Friday, December 15, 2006

Concession

I have lost. The leadership race went to Carly in a triumph of sex over slander. Which is fine. Sex can be better than slander. But despite what Kim Mitchell would have you believe, soda can NOT be better than slander. I have saved Carly's "just in case" concession speech to me, which she pre-recorded in the event that I managed to win. In the end, it just means that she will have to do the work associated with being "Commander in Chief", and I will not have to adhere to such a busy schedule. This campaign has taken a lot out of me, but not nearly as much as the phone call I had to make congratulating Carly on her win. That took a lot of effort.
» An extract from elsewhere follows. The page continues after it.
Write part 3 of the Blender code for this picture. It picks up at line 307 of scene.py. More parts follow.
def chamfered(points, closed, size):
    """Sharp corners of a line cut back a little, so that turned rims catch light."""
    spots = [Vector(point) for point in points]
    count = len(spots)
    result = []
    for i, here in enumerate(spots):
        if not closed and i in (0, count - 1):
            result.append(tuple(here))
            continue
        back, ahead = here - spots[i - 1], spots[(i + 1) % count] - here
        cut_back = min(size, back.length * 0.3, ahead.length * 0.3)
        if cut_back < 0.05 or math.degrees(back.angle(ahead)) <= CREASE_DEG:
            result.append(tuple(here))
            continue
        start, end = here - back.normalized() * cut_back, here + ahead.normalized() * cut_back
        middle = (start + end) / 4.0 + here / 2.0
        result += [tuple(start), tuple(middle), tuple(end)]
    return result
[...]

I'm taking Monday off.

Debate aftermath

Now our debate is over, and so is the voting. Until the show begins today, I will have no idea who has taken the leadership race. I feel in yesterday's debate, there was no clear winner as such. I do think, however, that there was a clear loser, and it was Carly. Randall and I held our own, and since Randall doesn't want the job, I think that made me the front-runner going into the voting. The one thing that might work against me is that Carly had a full three hours yesterday afternoon to plead her case before the nation, whereas my input had disappeared as soon as the debate was done. We'll see. I'm going to go ahead and assume Doc won't release the results of this leadership race until about 7:40 or so, but I'm reasonably confident that I will take the crown in the end.

Thursday, December 14, 2006

Debate today

It's just hours before the big debate to decide the future of our Platinum Nation. Randall Moore is back, having taken yesterday off sick. That way he didn't have to come up with a platform, or make a stance in any way. Which is fine, he clearly doesn't want to do so. But he will be foreced (I can only assume) to take a stance of some kind this morning when the debate begins at 8:15. I'm reasonably confident in my ability to take Carly down verbally, but Randall may prove to be more difficult if he chooses to participate.

Tuesday, December 12, 2006

Leadership race

Coming down to the wire now, we have precious few days left to come up with a decision. Randall is sticking to his "anyone but me" stance, although he has now named Leonard from Almonte as his running mate. Carly seems to have our producers in her back pocket, as her ad got aired but mine didn't. I have written some new attack ads. Here's hoping that within the coming days we will be airing spots deriding Carly's leg hair and Randall's fondness for prostitutes and his penchant for stealing from children.

Monday, December 11, 2006

Best phone calls ever

There have been a few phone calls I have loved in my time with the Doc and Woody show. One of the best was the man who called up, enraged at the traffic reports that mentioned his street. "If you mention my street in the traffic reports, people will start thinking it's a major thoroughfare, and they'll start using it all the time. You a**h***s!" That one was good...I also loved the one where we were talking about scientology, and how scientologists believe that people have "thetas", that can be plied to ensure that they are more calm and serene in their lives. A lady called up (who really sounded like a man) and lost her BRAIN on us, screaming about not talking about things we don't understand, then slammed down the phone. Having not yet learned to manipulate her thetas. Funny, but not as funny as the subsequent phone call from her husband "that wasn't a dude, man - that was my wife". Something no one else would ever have admitted.

But today's must be top five all-time. The parts we couldn't play on the air were even better than thos we did play on the air. Leonard from Almonte called in response to Randall's commentary about the family who were taking care of an orphaned deer only to have it taken away a few years later by our government ministry. Leonard wasn't just angry, he had a plan. If they were to come to his place, see, to try something like that, he would string 'em up to a tree, and slather their groin with honey so that bears could lick it off. He would open a bottle of rye, so that he could enjoy the show (Randall would enjoy it as well, he was sure). Then (the part that was not aired) he would find some female deer urine from one of the jugs he keeps around the house, and slather THAT all over their behinds, and let the bucks have their way with them. Then he would cut off their hands and spank them or something. Can't remember the rest. All this would be a fairly regular call from the nuts who listen to our show if Leonard didn't sound exactly like the Granny from Beverly Hillbillies.

The lesson here is don't take a wrong turn in the rural areas outside Ottawa. Before you know it, you might be tied to a tree having a three-way with wild animals while a drunken hillbilly drinks rye and watches from the rocking chair on his porch. Don't say I didn't warn you.

New campaign

I expect to find out Monday morning whether I've made the top three. Three candidates will be selected to run for the final leadership race, which culminates on Friday. The top three vote-getters from our original poll will face off in a no-holds-barred political arena until there is one man (or Carly) left standing. As of the last polls, Randall, Carly and I were the top three, although Doc was moving up with his platform of "I'll give you the things you already have". I think I'll have to ramp up the attack ads. I hope Doc makes it into the top three, because I have several ideas about how to attack his credibility and integrity.